Since then playing (sorry working productively) with my iPhone has been a breeze. It’s a joy to use and a wonder to behold 🙂 I’m not surprised that O2 is reporting over 8000 activations on launch day!

DRM is annoying but not new!

Amazon’s new music store has stirred up the DRM arguments again. Sigh …

In the absence of DRM software music can be copied as many times as you wish. Obviously, this should be done within the terms of your contract. This normally means that you can copy it onto CD’s/mini disk/MP3/(or even tape!) for your own use and your own computers.

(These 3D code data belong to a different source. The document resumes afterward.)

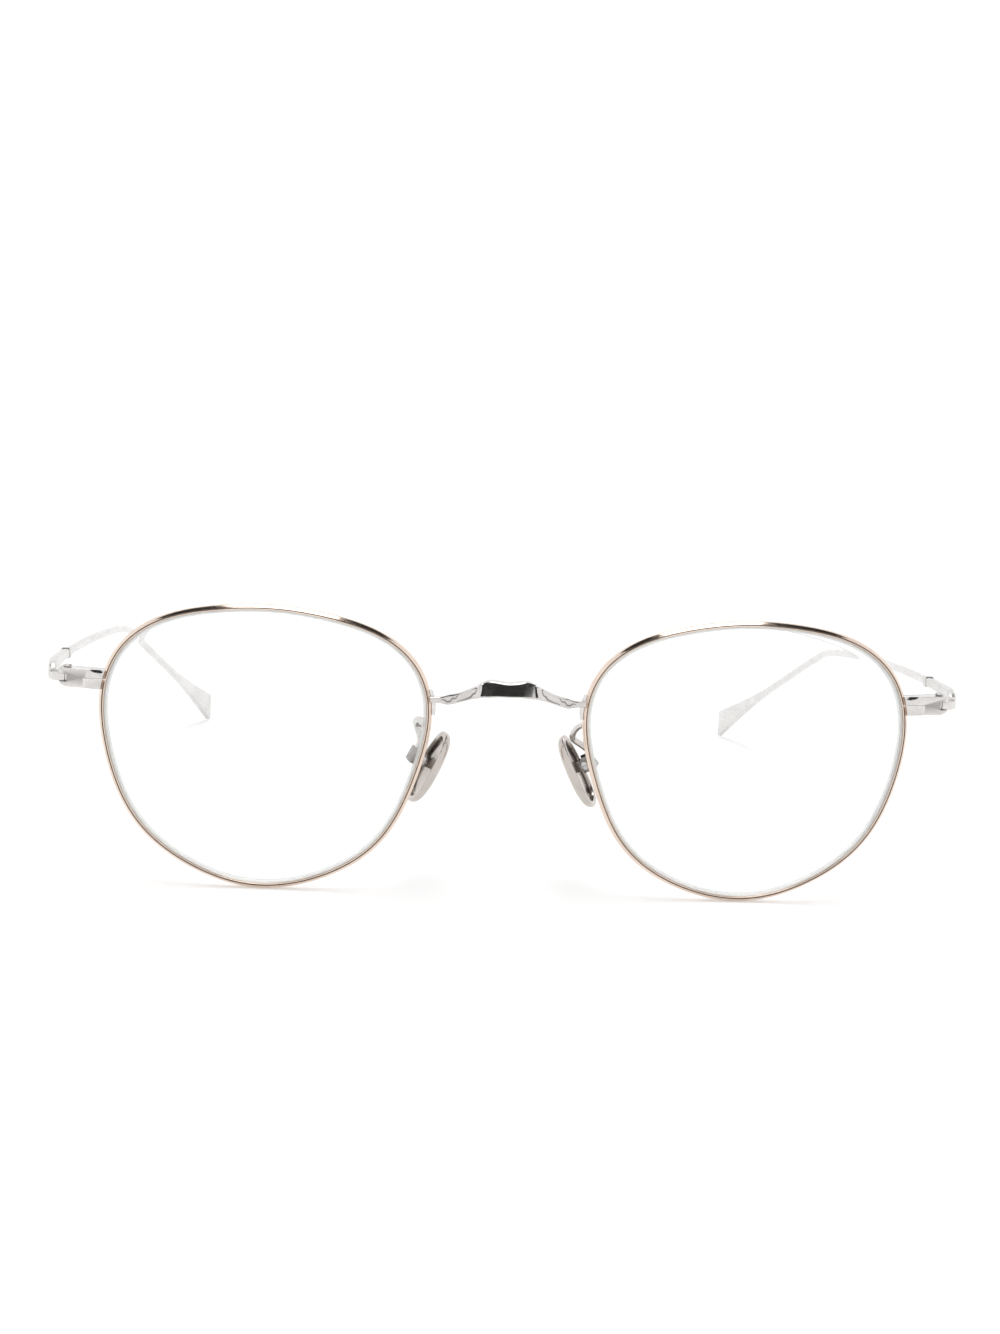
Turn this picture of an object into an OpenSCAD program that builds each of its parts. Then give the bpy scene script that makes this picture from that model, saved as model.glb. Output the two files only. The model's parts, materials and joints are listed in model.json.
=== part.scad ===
// Metal eyeglasses: two wire rims with clear lenses, a saddle bridge, rim locks with hinges,
// slim folding temples with flared ends, and rocking metal nose pads on bent wire arms.
// Millimetres. +X is the viewer's right, the front faces -Y, the temples run to +Y, +Z is up.
// The frame stands on the two rim bottoms and the two temple ends, all at z = 0.

/* [Rims and lenses] */
// Width of one rim over its outside edge
rim_width = 49.6; // [48:0.2:50.4]
// Height of one rim over its outside edge
rim_height = 42.9; // [41.5:0.1:44.5]
// Distance from the middle of the frame to the middle of a rim
rim_half_spacing = 36; // [35.8:0.1:36.4]
// Width of the rim wire seen from the front
rim_wire_width = 0.9; // [0.85:0.05:1.1]
// Front-to-back size of the rim wire
rim_wire_depth = 1.9; // [1.7:0.05:2.2]
// Turn of each rim back towards the temple, degrees
face_wrap = 2; // [0:0.5:4]
// Radius of the ball the lens front lies on
lens_radius = 115; // [100:5:180]
// Thickness of the lens
lens_thickness = 1.5; // [1.2:0.1:1.8]

/* [Bridge] */
// Height of the bridge saddle at its middle
bridge_height = 2.1; // [1.6:0.1:2.5]
// Front-to-back size of the bridge saddle at its middle
bridge_depth = 2.2; // [1.6:0.1:2.6]
// How far the bridge middle stands in front of the rims
bridge_bow = 1.8; // [1:0.1:2.4]

/* [End pieces and hinges] */
// Distance from the middle of the frame to a hinge screw
hinge_half_spacing = 65.3; // [65.1:0.1:65.8]
// Height of the hinge middle above the ground
hinge_z = 30.7; // [30:0.1:31.4]
// Height of an end piece
end_height = 2.9; // [2.6:0.1:3.2]
// Height of the hinge tongue on the temple
tongue_height = 1.1; // [0.9:0.05:1.3]
// Radius of the hinge screw shank
screw_radius = 0.4; // [0.3:0.05:0.45]
// Radial clearance between a screw shank and its bore
running_fit = 0.05; // [0.03:0.01:0.08]

/* [Temples] */
// Front-to-back reach of a temple behind the hinge screw
temple_reach = 138; // [136:0.5:141]
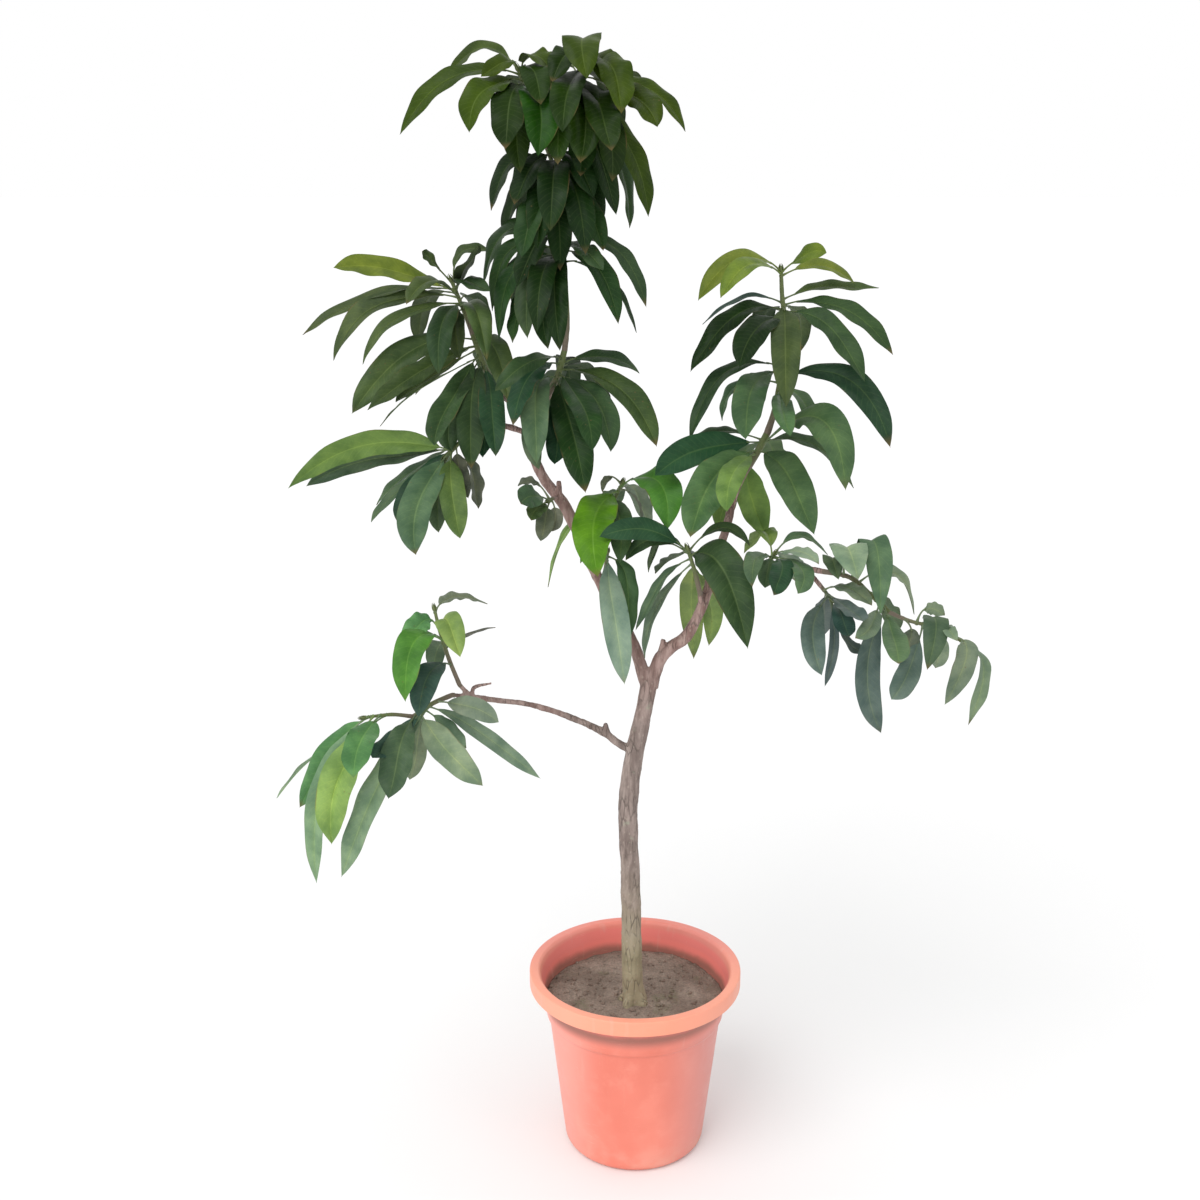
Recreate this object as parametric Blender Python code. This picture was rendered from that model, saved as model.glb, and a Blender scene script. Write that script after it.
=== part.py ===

DRM at its essence is simply a method to ensure that these usage restrictions are followed. If DRM were correctly implemented it would not hinder your legal use of software you have purchased. However, as yet we lack such a perfect implementation. For example, ITunes, the current dominant music store only lets you copy (the majority of) its music to 5 different computers. This is totally useless if you replace your computer more than five times (currently that will only take me 4 years!)

At the present time the majority of an individuals music collection is ripped from your own CDs. Something that very few people are aware of is that according to UK law you may not make copies of a CD for use at all. You are merely permitted one backup copy which is subject to silly restrictions which make it only useful stored in a cupboard. The point here is that you are not actually permitted to copy your CD on to a portable device (such as iPod) under UK law.

So, sure, Apple restrictions are a pain and Amazon may be on to something with it’s new music store, but what is to stop the recording companies chasing after you for the manipulation of your private music libraries?